# THE REQUEST
Repeat verbatim, and only, the lines of the data below, beginning at the line that contains "make_base()" and stopping after the line that contains "obj.matrix_world = world".
--- start of DATA FOR THIS TASK ---
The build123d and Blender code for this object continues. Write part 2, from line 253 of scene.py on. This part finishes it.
--- end of DATA FOR THIS TASK ---
--- start of DATA FOR THIS TASK ---
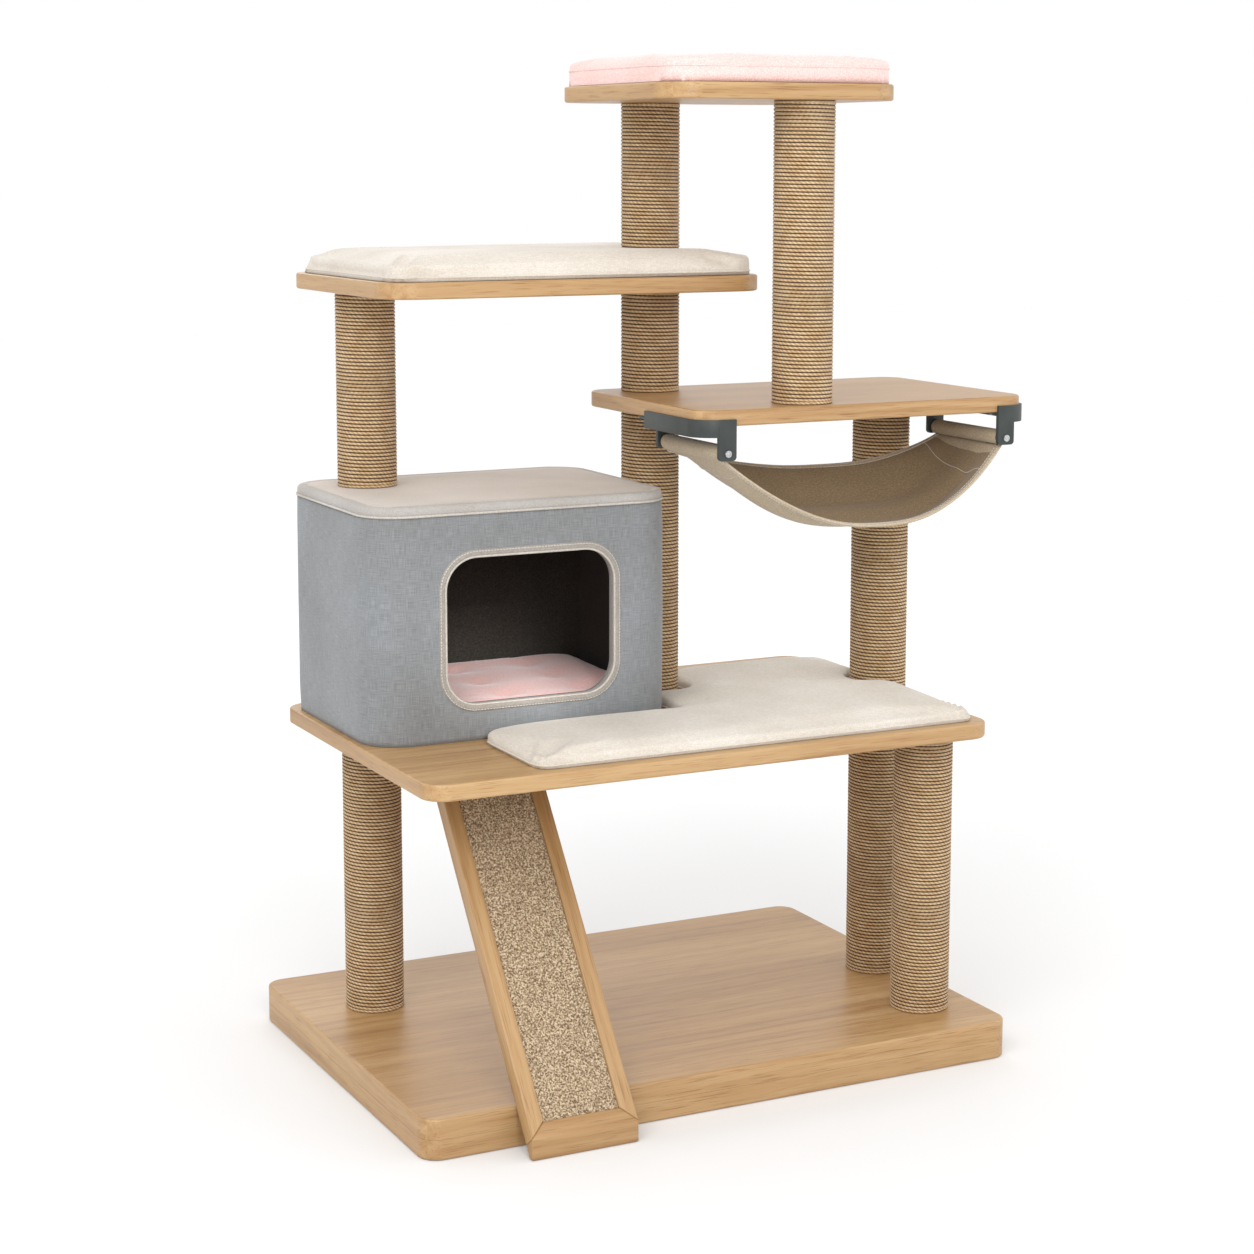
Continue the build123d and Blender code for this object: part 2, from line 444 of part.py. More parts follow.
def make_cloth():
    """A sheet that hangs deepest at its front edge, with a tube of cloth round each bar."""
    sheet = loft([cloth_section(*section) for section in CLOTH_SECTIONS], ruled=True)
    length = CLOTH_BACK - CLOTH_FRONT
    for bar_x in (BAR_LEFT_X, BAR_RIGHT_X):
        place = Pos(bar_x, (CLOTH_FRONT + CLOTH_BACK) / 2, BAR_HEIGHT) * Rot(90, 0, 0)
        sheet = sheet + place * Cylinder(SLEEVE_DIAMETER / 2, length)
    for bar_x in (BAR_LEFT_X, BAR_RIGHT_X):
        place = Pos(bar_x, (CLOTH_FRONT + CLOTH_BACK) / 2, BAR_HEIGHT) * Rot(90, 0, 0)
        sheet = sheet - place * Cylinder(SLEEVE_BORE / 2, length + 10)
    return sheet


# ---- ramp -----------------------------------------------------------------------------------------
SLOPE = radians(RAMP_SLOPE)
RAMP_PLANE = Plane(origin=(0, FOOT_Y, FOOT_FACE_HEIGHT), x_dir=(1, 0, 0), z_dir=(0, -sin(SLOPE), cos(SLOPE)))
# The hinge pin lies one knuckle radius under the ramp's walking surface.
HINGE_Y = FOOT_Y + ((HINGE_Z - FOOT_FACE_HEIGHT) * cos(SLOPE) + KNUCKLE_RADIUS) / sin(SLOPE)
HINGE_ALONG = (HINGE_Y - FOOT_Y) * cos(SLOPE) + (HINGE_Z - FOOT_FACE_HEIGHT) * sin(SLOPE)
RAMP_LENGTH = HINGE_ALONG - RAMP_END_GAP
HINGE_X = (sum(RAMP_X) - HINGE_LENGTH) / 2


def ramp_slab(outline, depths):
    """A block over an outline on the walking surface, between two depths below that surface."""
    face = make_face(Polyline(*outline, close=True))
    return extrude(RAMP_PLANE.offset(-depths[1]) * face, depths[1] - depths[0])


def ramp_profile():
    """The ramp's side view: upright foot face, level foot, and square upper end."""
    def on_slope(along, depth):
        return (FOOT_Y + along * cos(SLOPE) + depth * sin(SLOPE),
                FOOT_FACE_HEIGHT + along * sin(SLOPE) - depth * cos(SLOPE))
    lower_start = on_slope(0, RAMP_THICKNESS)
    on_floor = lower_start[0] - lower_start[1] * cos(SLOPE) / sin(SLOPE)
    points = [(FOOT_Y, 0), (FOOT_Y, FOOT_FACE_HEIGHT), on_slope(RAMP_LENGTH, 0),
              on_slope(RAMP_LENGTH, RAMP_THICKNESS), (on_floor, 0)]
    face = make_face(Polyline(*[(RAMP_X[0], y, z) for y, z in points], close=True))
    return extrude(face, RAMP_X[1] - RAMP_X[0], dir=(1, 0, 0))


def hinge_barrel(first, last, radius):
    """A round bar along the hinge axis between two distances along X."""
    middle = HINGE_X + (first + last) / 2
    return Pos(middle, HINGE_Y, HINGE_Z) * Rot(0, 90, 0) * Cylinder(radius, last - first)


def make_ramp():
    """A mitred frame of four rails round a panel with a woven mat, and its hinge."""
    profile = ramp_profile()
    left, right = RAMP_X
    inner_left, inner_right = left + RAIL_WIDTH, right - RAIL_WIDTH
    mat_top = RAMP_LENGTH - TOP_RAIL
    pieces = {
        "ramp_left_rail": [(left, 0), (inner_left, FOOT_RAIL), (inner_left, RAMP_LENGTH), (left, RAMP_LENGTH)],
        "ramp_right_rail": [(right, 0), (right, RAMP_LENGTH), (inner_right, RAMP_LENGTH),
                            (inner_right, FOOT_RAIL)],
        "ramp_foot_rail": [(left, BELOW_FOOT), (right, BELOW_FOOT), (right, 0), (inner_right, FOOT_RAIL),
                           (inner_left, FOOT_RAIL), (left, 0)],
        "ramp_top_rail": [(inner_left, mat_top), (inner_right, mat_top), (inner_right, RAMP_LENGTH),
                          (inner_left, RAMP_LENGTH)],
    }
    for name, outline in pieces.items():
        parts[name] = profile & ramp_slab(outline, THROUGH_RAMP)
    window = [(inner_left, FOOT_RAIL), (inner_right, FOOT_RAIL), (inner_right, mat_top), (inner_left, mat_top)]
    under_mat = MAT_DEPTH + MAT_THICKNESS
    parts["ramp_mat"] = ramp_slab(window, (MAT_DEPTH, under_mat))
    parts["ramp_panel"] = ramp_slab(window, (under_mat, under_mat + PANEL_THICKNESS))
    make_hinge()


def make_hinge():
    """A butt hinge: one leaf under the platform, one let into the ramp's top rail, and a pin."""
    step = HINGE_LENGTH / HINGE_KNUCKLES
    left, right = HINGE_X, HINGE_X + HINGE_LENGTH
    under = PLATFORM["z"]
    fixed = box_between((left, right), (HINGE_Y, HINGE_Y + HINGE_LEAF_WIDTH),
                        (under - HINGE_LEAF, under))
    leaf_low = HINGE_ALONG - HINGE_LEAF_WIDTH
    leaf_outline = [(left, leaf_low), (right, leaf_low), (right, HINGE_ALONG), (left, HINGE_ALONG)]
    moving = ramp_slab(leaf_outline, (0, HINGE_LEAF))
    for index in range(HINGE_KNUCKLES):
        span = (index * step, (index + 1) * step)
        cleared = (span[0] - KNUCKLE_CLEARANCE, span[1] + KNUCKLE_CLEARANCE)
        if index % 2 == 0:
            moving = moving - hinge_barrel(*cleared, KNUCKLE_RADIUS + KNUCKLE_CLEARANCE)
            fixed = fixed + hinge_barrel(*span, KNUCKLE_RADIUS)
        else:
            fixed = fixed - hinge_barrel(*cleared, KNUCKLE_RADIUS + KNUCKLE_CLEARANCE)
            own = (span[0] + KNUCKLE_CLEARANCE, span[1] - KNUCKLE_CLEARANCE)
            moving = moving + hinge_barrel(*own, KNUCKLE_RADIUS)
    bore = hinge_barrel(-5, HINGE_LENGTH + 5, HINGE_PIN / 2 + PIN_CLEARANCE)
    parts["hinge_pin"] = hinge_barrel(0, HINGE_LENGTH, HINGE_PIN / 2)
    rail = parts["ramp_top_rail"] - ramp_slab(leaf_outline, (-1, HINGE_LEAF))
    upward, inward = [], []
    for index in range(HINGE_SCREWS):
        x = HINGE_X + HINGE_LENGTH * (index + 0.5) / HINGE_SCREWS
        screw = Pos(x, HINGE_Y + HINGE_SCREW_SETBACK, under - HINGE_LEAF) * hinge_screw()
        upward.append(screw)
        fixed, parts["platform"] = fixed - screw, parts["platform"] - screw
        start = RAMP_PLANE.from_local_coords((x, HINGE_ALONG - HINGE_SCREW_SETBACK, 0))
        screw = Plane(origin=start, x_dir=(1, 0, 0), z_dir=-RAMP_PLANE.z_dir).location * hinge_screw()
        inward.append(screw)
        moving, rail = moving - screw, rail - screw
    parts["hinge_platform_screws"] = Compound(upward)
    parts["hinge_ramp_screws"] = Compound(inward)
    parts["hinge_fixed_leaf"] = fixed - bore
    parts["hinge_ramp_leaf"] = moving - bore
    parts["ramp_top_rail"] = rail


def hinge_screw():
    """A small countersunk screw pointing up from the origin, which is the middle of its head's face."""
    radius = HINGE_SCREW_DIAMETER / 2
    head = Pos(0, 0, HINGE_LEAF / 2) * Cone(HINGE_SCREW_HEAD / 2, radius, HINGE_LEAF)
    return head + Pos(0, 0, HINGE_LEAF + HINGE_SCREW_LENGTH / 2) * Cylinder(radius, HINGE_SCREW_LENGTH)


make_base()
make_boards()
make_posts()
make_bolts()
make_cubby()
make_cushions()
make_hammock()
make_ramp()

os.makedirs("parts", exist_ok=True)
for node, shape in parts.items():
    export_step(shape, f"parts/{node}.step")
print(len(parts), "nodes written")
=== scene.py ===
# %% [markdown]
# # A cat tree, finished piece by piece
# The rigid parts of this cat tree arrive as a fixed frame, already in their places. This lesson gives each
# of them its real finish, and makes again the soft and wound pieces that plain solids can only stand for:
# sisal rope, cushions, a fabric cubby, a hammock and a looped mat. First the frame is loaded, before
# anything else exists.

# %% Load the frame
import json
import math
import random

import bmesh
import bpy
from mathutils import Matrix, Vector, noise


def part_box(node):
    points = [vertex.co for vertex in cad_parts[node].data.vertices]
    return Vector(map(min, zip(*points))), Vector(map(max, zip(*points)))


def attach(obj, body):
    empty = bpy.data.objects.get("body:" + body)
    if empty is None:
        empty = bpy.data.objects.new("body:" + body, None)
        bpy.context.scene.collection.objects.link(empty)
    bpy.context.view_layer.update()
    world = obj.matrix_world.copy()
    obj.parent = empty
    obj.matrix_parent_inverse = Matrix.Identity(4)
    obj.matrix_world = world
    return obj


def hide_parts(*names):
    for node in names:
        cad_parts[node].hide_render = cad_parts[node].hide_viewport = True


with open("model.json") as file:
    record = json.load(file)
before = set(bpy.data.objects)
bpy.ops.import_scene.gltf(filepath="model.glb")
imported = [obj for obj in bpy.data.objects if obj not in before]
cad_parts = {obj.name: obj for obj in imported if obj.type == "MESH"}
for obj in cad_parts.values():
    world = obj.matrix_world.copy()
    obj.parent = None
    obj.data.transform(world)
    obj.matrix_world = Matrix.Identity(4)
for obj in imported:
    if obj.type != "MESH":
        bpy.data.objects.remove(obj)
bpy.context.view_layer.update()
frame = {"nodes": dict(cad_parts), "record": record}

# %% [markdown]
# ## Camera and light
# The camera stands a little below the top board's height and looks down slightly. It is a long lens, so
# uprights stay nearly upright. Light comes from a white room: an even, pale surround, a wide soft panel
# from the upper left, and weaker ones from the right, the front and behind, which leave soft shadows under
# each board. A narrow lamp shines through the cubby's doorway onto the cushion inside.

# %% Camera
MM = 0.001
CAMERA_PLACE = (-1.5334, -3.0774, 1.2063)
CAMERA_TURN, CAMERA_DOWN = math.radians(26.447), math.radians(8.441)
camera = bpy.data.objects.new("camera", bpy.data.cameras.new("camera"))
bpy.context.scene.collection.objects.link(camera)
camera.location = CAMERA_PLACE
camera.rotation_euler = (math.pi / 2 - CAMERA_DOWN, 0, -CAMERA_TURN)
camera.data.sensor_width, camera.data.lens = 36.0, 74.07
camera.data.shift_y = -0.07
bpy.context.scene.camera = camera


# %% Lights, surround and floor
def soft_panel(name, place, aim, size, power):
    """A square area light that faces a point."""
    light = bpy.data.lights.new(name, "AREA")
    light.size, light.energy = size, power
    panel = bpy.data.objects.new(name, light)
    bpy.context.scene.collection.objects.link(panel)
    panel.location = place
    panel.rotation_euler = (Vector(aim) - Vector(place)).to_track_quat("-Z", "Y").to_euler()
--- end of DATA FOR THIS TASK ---
# THE SOLUTION
make_base()
make_boards()
make_posts()
make_bolts()
make_cubby()
make_cushions()
make_hammock()
make_ramp()

os.makedirs("parts", exist_ok=True)
for node, shape in parts.items():
    export_step(shape, f"parts/{node}.step")
print(len(parts), "nodes written")
=== scene.py ===
# %% [markdown]
# # A cat tree, finished piece by piece
# The rigid parts of this cat tree arrive as a fixed frame, already in their places. This lesson gives each
# of them its real finish, and makes again the soft and wound pieces that plain solids can only stand for:
# sisal rope, cushions, a fabric cubby, a hammock and a looped mat. First the frame is loaded, before
# anything else exists.

# %% Load the frame
import json
import math
import random

import bmesh
import bpy
from mathutils import Matrix, Vector, noise


def part_box(node):
    points = [vertex.co for vertex in cad_parts[node].data.vertices]
    return Vector(map(min, zip(*points))), Vector(map(max, zip(*points)))


def attach(obj, body):
    empty = bpy.data.objects.get("body:" + body)
    if empty is None:
        empty = bpy.data.objects.new("body:" + body, None)
        bpy.context.scene.collection.objects.link(empty)
    bpy.context.view_layer.update()
    world = obj.matrix_world.copy()
    obj.parent = empty
    obj.matrix_parent_inverse = Matrix.Identity(4)
    obj.matrix_world = world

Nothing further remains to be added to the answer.